-- Start GIVEN RECORDS --
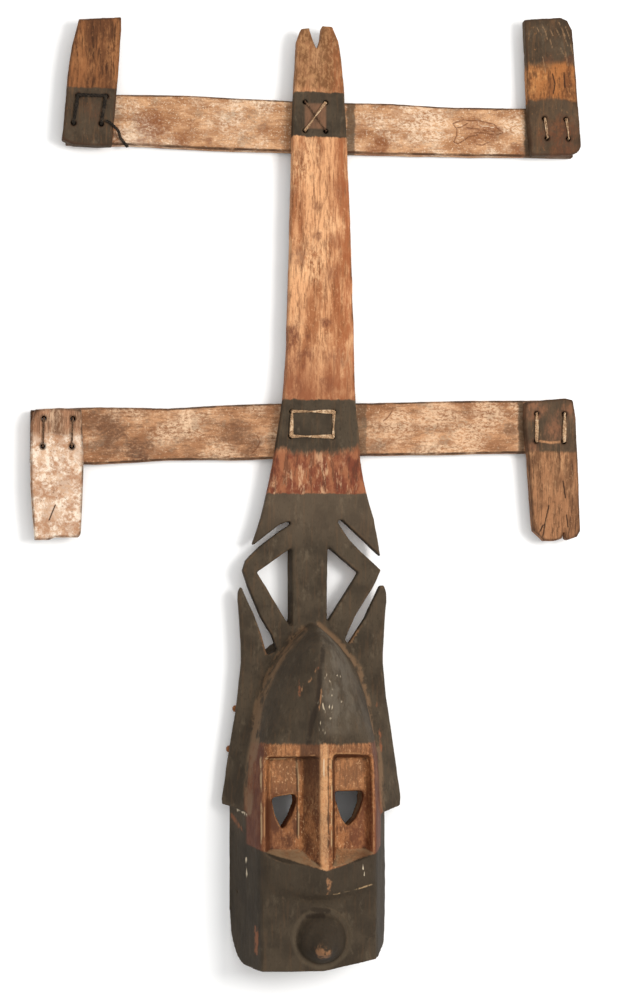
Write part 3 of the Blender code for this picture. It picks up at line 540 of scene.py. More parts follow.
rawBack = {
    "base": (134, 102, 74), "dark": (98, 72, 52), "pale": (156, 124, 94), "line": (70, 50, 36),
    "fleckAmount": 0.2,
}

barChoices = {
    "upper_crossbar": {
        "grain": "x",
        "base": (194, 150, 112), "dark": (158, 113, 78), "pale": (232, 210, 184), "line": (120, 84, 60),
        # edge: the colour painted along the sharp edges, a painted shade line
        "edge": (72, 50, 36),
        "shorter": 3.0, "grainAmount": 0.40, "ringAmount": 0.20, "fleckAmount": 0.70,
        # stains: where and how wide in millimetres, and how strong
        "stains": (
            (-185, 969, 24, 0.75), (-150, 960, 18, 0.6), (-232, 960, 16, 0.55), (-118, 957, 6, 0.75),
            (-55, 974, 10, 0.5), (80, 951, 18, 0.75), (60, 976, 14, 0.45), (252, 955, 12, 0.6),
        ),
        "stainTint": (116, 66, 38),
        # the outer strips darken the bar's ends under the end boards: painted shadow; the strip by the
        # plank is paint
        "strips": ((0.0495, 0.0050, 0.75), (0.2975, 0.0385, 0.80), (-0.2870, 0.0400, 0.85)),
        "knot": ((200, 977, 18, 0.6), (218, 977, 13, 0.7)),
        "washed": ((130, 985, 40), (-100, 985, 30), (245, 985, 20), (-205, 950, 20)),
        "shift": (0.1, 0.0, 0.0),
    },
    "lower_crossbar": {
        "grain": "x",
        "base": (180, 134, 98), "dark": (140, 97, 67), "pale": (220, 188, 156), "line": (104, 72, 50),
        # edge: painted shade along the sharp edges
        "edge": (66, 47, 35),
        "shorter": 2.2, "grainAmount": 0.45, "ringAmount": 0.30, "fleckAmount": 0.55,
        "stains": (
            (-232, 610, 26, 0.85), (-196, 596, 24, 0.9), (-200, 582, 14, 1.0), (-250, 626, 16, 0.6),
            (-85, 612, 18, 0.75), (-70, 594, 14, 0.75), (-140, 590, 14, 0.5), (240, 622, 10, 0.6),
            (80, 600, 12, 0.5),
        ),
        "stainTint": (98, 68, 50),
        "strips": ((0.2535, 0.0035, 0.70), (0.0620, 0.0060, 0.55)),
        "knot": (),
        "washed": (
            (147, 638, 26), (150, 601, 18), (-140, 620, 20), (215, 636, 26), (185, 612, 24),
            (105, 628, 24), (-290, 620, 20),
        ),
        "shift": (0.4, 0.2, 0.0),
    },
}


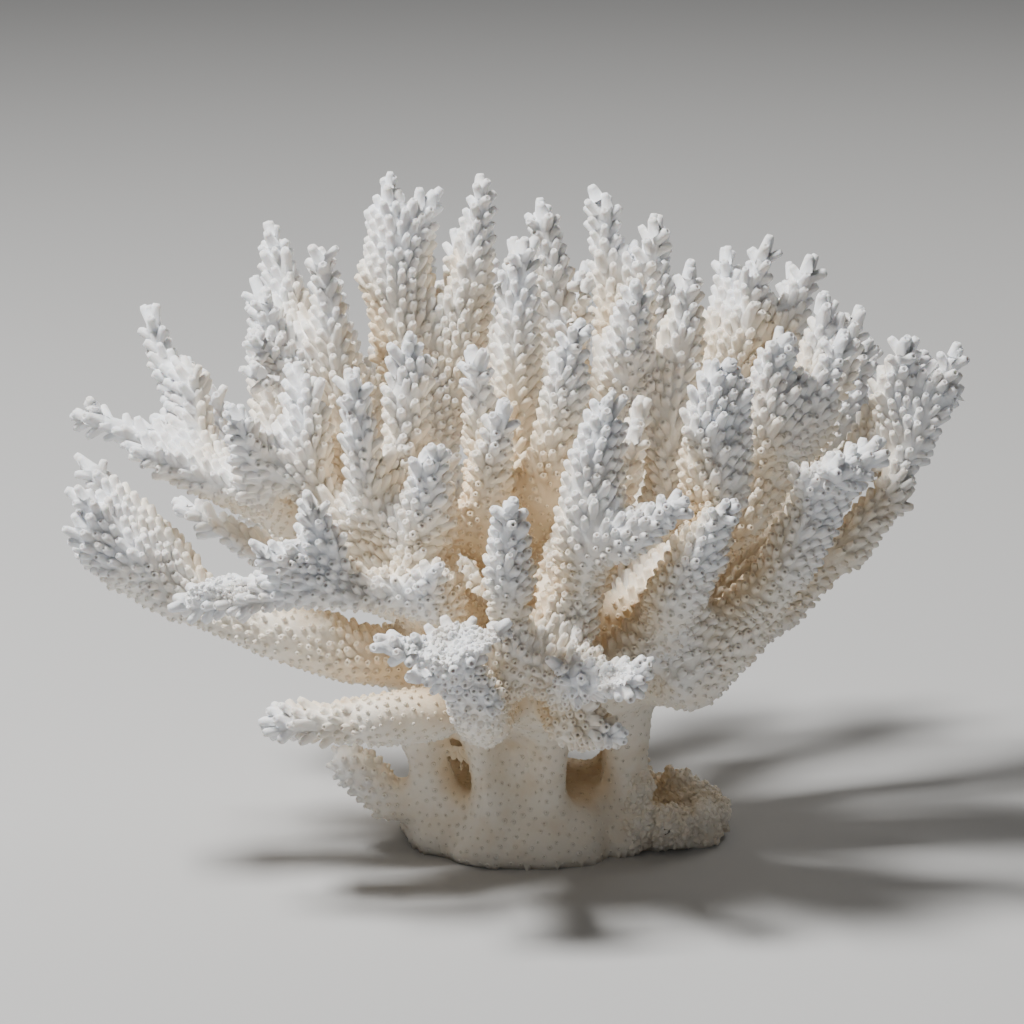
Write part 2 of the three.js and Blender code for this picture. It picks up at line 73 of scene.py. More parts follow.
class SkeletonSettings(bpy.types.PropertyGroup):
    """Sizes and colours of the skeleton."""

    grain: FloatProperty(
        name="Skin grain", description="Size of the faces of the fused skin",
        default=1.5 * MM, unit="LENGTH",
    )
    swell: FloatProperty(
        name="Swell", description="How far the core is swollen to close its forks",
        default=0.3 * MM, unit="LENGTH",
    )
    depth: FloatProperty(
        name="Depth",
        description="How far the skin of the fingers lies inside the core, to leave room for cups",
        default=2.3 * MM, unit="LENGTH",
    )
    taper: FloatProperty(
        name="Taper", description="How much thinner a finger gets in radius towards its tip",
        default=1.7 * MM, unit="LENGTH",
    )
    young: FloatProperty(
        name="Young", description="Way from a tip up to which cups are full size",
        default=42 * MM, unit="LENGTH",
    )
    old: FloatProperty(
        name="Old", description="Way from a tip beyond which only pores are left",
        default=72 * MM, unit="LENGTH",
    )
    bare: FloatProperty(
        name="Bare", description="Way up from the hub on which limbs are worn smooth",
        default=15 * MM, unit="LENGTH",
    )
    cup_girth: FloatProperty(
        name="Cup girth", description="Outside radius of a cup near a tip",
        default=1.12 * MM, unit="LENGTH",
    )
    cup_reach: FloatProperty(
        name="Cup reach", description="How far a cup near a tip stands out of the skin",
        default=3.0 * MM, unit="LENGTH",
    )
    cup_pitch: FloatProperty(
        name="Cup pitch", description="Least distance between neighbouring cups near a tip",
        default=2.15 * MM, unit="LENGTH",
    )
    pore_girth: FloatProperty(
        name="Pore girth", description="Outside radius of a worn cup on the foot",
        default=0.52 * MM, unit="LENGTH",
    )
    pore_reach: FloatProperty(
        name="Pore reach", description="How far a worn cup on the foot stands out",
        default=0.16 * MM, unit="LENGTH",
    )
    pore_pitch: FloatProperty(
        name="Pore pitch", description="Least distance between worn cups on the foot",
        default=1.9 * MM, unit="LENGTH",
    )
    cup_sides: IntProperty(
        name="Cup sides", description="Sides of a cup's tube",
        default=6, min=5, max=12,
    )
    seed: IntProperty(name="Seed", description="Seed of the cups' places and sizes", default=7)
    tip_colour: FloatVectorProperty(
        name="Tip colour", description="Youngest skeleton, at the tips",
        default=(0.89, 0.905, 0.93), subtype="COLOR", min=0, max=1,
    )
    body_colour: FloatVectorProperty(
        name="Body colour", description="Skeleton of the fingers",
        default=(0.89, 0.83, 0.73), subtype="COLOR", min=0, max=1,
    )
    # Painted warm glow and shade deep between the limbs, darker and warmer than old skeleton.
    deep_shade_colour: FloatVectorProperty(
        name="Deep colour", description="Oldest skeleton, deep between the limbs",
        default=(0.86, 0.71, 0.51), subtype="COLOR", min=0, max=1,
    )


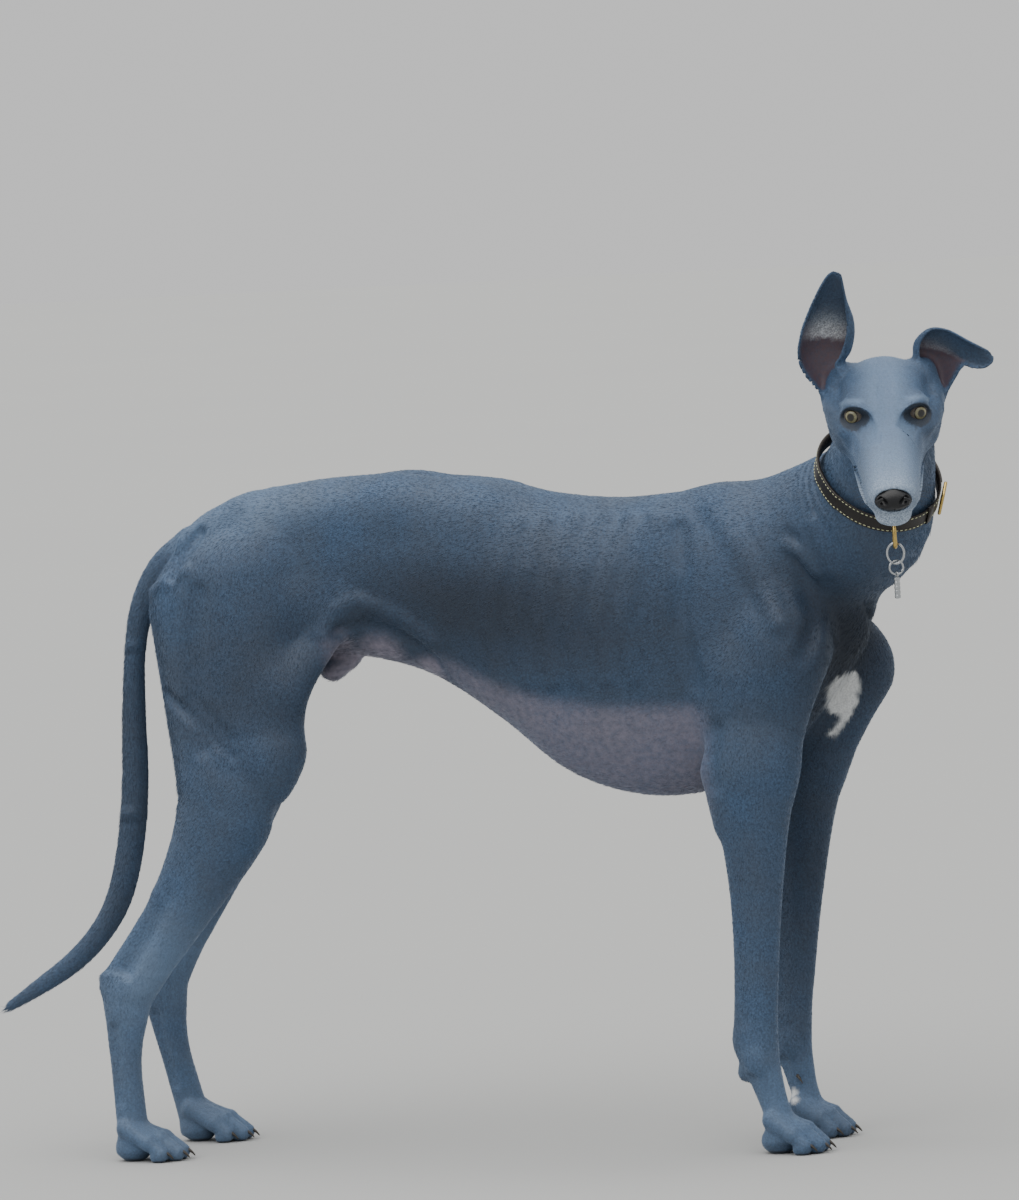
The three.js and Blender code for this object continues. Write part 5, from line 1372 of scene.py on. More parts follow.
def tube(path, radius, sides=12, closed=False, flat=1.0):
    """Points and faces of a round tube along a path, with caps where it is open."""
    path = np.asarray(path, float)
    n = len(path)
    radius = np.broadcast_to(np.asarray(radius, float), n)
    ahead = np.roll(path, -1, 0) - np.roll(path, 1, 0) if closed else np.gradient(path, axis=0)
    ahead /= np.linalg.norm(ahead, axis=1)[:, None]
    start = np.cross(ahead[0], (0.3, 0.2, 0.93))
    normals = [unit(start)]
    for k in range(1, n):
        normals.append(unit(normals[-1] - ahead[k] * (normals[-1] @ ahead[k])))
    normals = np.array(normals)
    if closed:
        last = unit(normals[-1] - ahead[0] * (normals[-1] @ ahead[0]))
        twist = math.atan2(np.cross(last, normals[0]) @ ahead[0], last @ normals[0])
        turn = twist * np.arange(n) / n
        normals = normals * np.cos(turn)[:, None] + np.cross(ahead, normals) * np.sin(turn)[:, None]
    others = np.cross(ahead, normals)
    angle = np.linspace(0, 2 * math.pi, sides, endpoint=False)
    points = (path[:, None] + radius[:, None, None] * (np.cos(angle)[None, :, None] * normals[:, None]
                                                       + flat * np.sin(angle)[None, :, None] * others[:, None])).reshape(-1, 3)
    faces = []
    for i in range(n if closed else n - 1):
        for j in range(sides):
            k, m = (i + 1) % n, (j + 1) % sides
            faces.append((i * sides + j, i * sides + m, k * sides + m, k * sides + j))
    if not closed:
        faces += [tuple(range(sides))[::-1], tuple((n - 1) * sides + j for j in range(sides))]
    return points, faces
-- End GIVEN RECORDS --
• [WHAT YOU HAVE TO DO]: Repeat word for word the stretch of lines from the one with "Write part 2" down to the one with "and colours of", both included.

• [EXERCISE RESPONSE]:
Write part 2 of the three.js and Blender code for this picture. It picks up at line 73 of scene.py. More parts follow.
class SkeletonSettings(bpy.types.PropertyGroup):
    """Sizes and colours of the skeleton."""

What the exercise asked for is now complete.